Challenge:
Restate the complete material exactly.

╭─ Supplied information

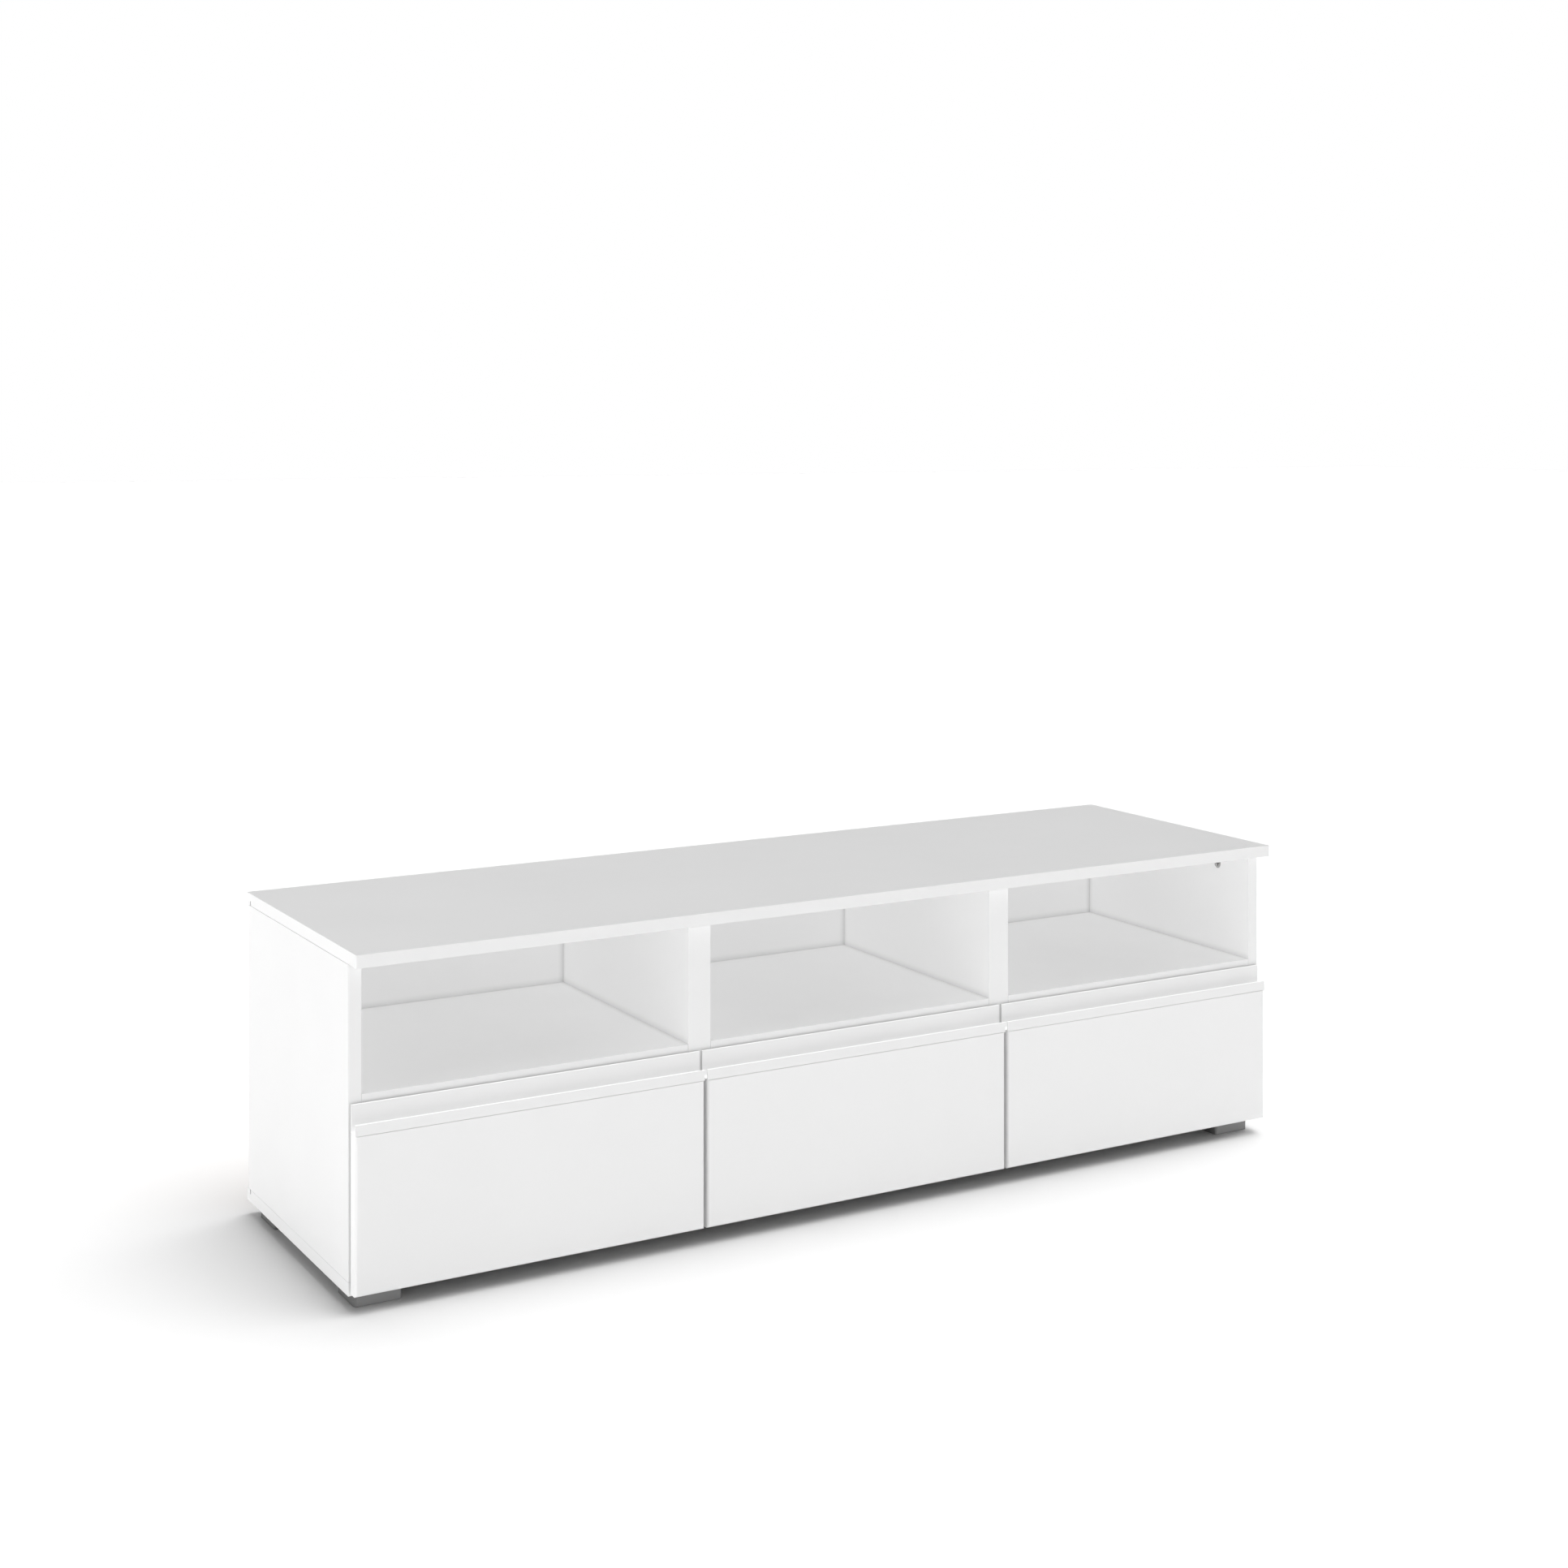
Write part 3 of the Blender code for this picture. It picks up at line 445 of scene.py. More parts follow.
@dataclass(frozen=True)
class FacedHardboard(Finish):
    """Thin hardboard, painted in front and raw behind, where a wire screen pressed its pattern.

    Attributes:
        raw: Colour of the raw face.
        pitch: Pitch of the screen's pattern.
        screen_height: Weight of the pattern against the fine relief.
        fibre_scale: Noise scale of the fibres, per metre.
        flecks: Tone of the darkest and the palest fibres.
    """

    raw: Colour = (0.30, 0.17, 0.085)
    pitch: float = 0.0016
    screen_height: float = 2.0
    fibre_scale: float = 320.0
    flecks: tuple[float, float] = (0.82, 1.18)

    def height(self, tree: bpy.types.NodeTree, fine: bpy.types.NodeSocket) -> bpy.types.NodeSocket:
        """Adds the screen's pattern to the rear face.

        Args:
            tree: The material's tree.
            fine: The fine relief.

        Returns:
            The height's socket.
        """
        screen = add_node(tree, "ShaderNodeGroup", node_tree=screen_group())
        screen.inputs["Pitch"].default_value = self.pitch
        behind = add_node(tree, "ShaderNodeMath", operation="MULTIPLY")
        raised = add_node(tree, "ShaderNodeMath", operation="MULTIPLY_ADD")
        raised.inputs[1].default_value = self.screen_height
        tree.links.new(screen.outputs["Screen"], behind.inputs[0])
        tree.links.new(screen.outputs["Rear"], behind.inputs[1])
        tree.links.new(behind.outputs["Value"], raised.inputs[0])
        tree.links.new(fine, raised.inputs[2])
        return raised.outputs["Value"]

    def paint(self, tree: bpy.types.NodeTree, plain: bpy.types.NodeSocket) -> bpy.types.NodeSocket:
        """Turns the rear face to flecked raw fibre, and paints shade into the front face's corners
        and gaps.

        Args:
            tree: The material's tree.
            plain: The painted face's colour.

        Returns:
            The colour's socket.
        """
        screen = add_node(tree, "ShaderNodeGroup", node_tree=screen_group())
        screen.inputs["Pitch"].default_value = self.pitch
        place = add_node(tree, "ShaderNodeTexCoord")
        fibres = add_node(tree, "ShaderNodeTexNoise")
        fibres.inputs["Scale"].default_value = self.fibre_scale
        fibres.inputs["Detail"].default_value = FIBRE_DETAIL
        tree.links.new(place.outputs["Object"], fibres.inputs["Vector"])
        flecks = mapped(tree, fibres.outputs["Fac"], 0.0, 1.0)
        dark, pale = (shaded(self.raw, tone) for tone in self.flecks)
        raw = mix_colours(tree, flecks, dark, pale)
        # Painted shade: the front face is darkened in the corners and gaps next to the boards.
        front = painted_joint_shade(tree, plain, self.colour)
        return mix_colours(tree, screen.outputs["Rear"], front, raw)


WHITE = (0.80, 0.80, 0.80)
MELAMINE = Finish("white_melamine", "white_melamine", WHITE, 0.42, Relief.PEARLED)
HARDBOARD = FacedHardboard("white_hardboard", "white_hardboard", WHITE, 0.50, Relief.PEARLED)
FOIL = Finish("white_foil", "white_foil", WHITE, 0.34, Relief.ORANGE_PEEL)
PROFILE = Finish("white_profile", "white_plastic_profile", WHITE, 0.33, Relief.EXTRUDED)
FOOT_PLASTIC = Finish(
    "grey_foot_plastic", "grey_plastic_foot", (0.21, 0.21, 0.21), 0.48, Relief.LEATHERY
)
ZINC = Finish("nickelled_zinc", "zinc_casting", (0.56, 0.555, 0.545), 0.34, Relief.CAST, 1.0)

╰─

Expected answer:
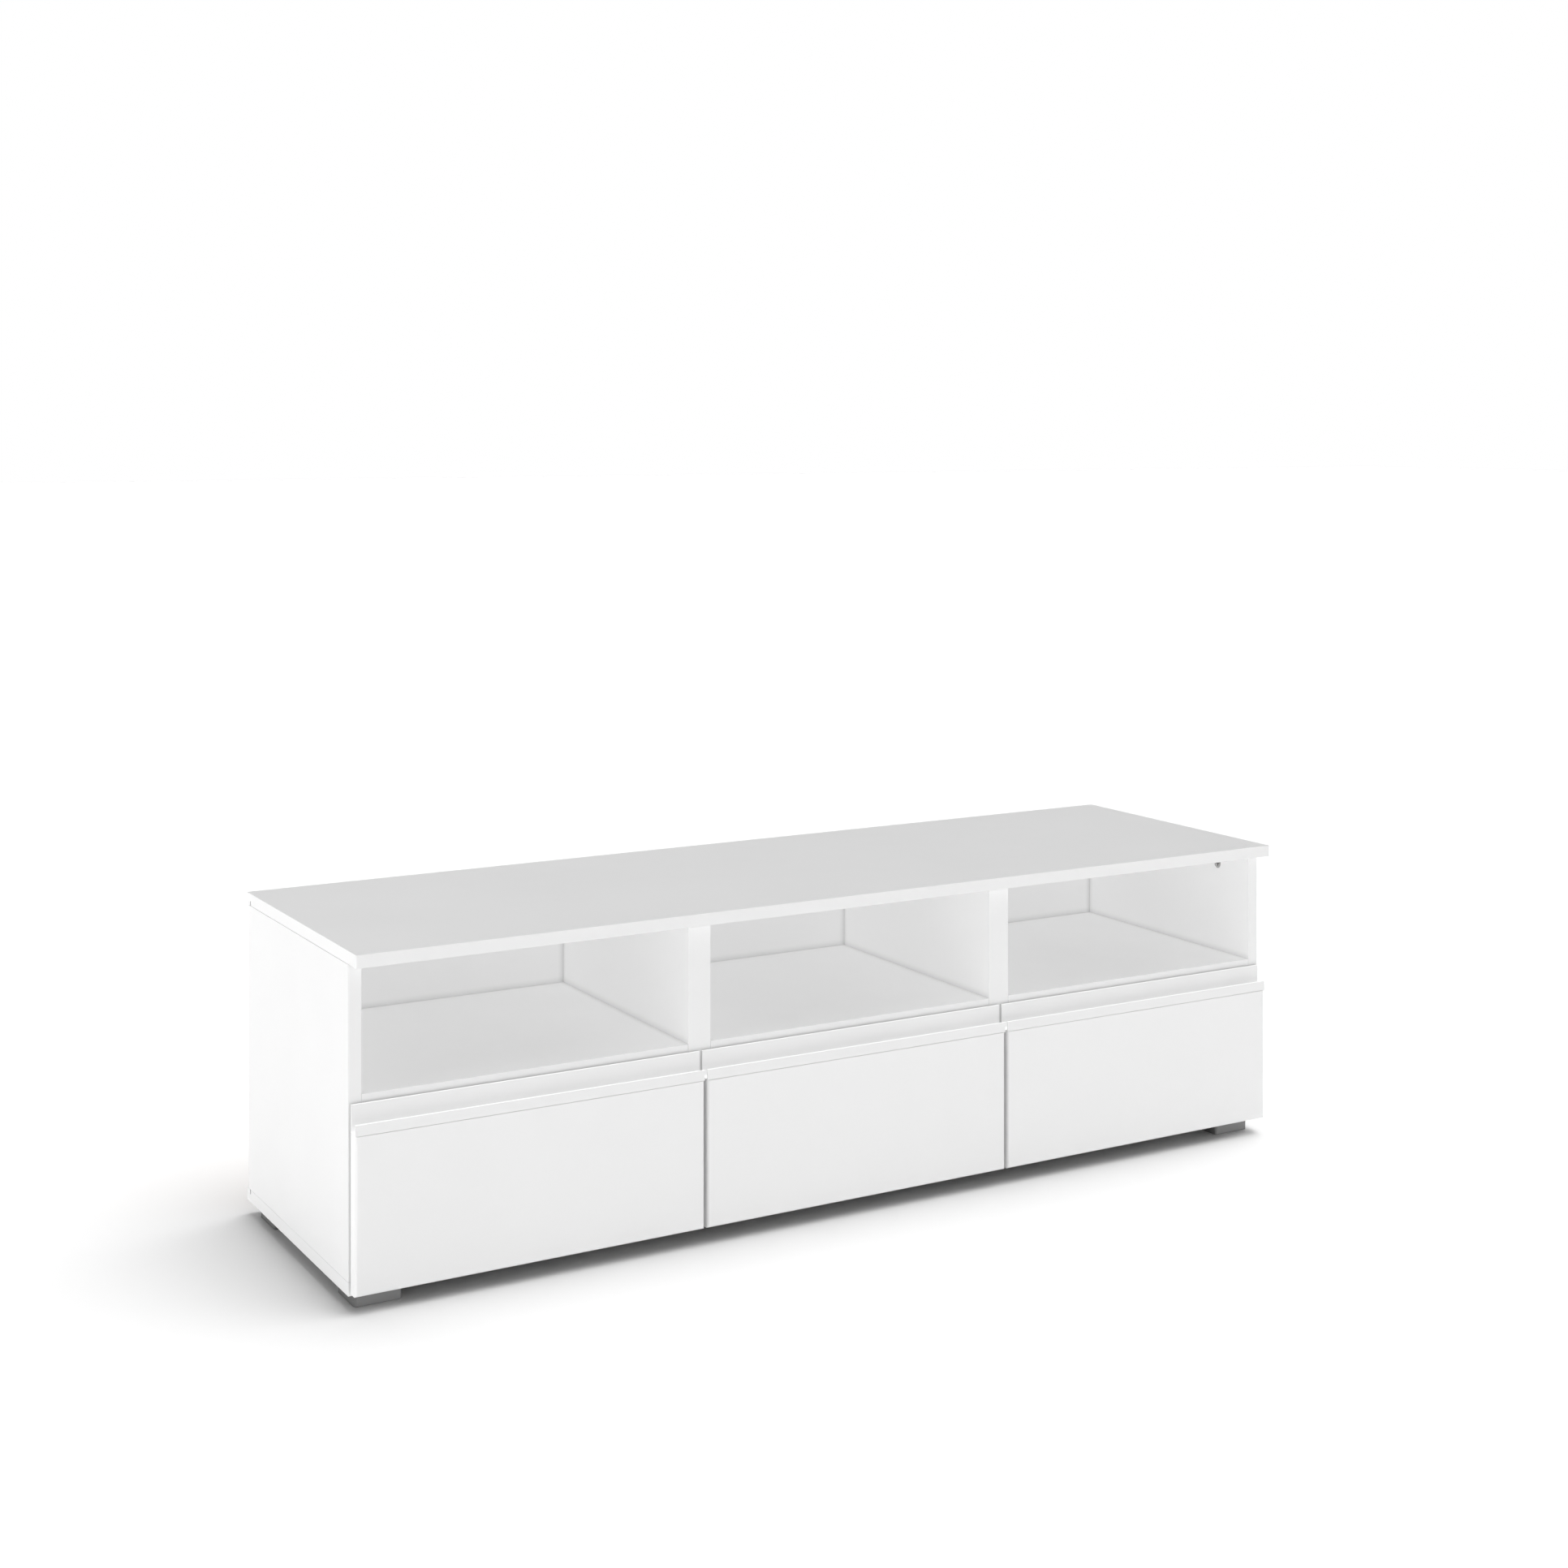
Write part 3 of the Blender code for this picture. It picks up at line 445 of scene.py. More parts follow.
@dataclass(frozen=True)
class FacedHardboard(Finish):
    """Thin hardboard, painted in front and raw behind, where a wire screen pressed its pattern.

    Attributes:
        raw: Colour of the raw face.
        pitch: Pitch of the screen's pattern.
        screen_height: Weight of the pattern against the fine relief.
        fibre_scale: Noise scale of the fibres, per metre.
        flecks: Tone of the darkest and the palest fibres.
    """

    raw: Colour = (0.30, 0.17, 0.085)
    pitch: float = 0.0016
    screen_height: float = 2.0
    fibre_scale: float = 320.0
    flecks: tuple[float, float] = (0.82, 1.18)

    def height(self, tree: bpy.types.NodeTree, fine: bpy.types.NodeSocket) -> bpy.types.NodeSocket:
        """Adds the screen's pattern to the rear face.

        Args:
            tree: The material's tree.
            fine: The fine relief.

        Returns:
            The height's socket.
        """
        screen = add_node(tree, "ShaderNodeGroup", node_tree=screen_group())
        screen.inputs["Pitch"].default_value = self.pitch
        behind = add_node(tree, "ShaderNodeMath", operation="MULTIPLY")
        raised = add_node(tree, "ShaderNodeMath", operation="MULTIPLY_ADD")
        raised.inputs[1].default_value = self.screen_height
        tree.links.new(screen.outputs["Screen"], behind.inputs[0])
        tree.links.new(screen.outputs["Rear"], behind.inputs[1])
        tree.links.new(behind.outputs["Value"], raised.inputs[0])
        tree.links.new(fine, raised.inputs[2])
        return raised.outputs["Value"]

    def paint(self, tree: bpy.types.NodeTree, plain: bpy.types.NodeSocket) -> bpy.types.NodeSocket:
        """Turns the rear face to flecked raw fibre, and paints shade into the front face's corners
        and gaps.

        Args:
            tree: The material's tree.
            plain: The painted face's colour.

        Returns:
            The colour's socket.
        """
        screen = add_node(tree, "ShaderNodeGroup", node_tree=screen_group())
        screen.inputs["Pitch"].default_value = self.pitch
        place = add_node(tree, "ShaderNodeTexCoord")
        fibres = add_node(tree, "ShaderNodeTexNoise")
        fibres.inputs["Scale"].default_value = self.fibre_scale
        fibres.inputs["Detail"].default_value = FIBRE_DETAIL
        tree.links.new(place.outputs["Object"], fibres.inputs["Vector"])
        flecks = mapped(tree, fibres.outputs["Fac"], 0.0, 1.0)
        dark, pale = (shaded(self.raw, tone) for tone in self.flecks)
        raw = mix_colours(tree, flecks, dark, pale)
        # Painted shade: the front face is darkened in the corners and gaps next to the boards.
        front = painted_joint_shade(tree, plain, self.colour)
        return mix_colours(tree, screen.outputs["Rear"], front, raw)


WHITE = (0.80, 0.80, 0.80)
MELAMINE = Finish("white_melamine", "white_melamine", WHITE, 0.42, Relief.PEARLED)
HARDBOARD = FacedHardboard("white_hardboard", "white_hardboard", WHITE, 0.50, Relief.PEARLED)
FOIL = Finish("white_foil", "white_foil", WHITE, 0.34, Relief.ORANGE_PEEL)
PROFILE = Finish("white_profile", "white_plastic_profile", WHITE, 0.33, Relief.EXTRUDED)
FOOT_PLASTIC = Finish(
    "grey_foot_plastic", "grey_plastic_foot", (0.21, 0.21, 0.21), 0.48, Relief.LEATHERY
)
ZINC = Finish("nickelled_zinc", "zinc_casting", (0.56, 0.555, 0.545), 0.34, Relief.CAST, 1.0)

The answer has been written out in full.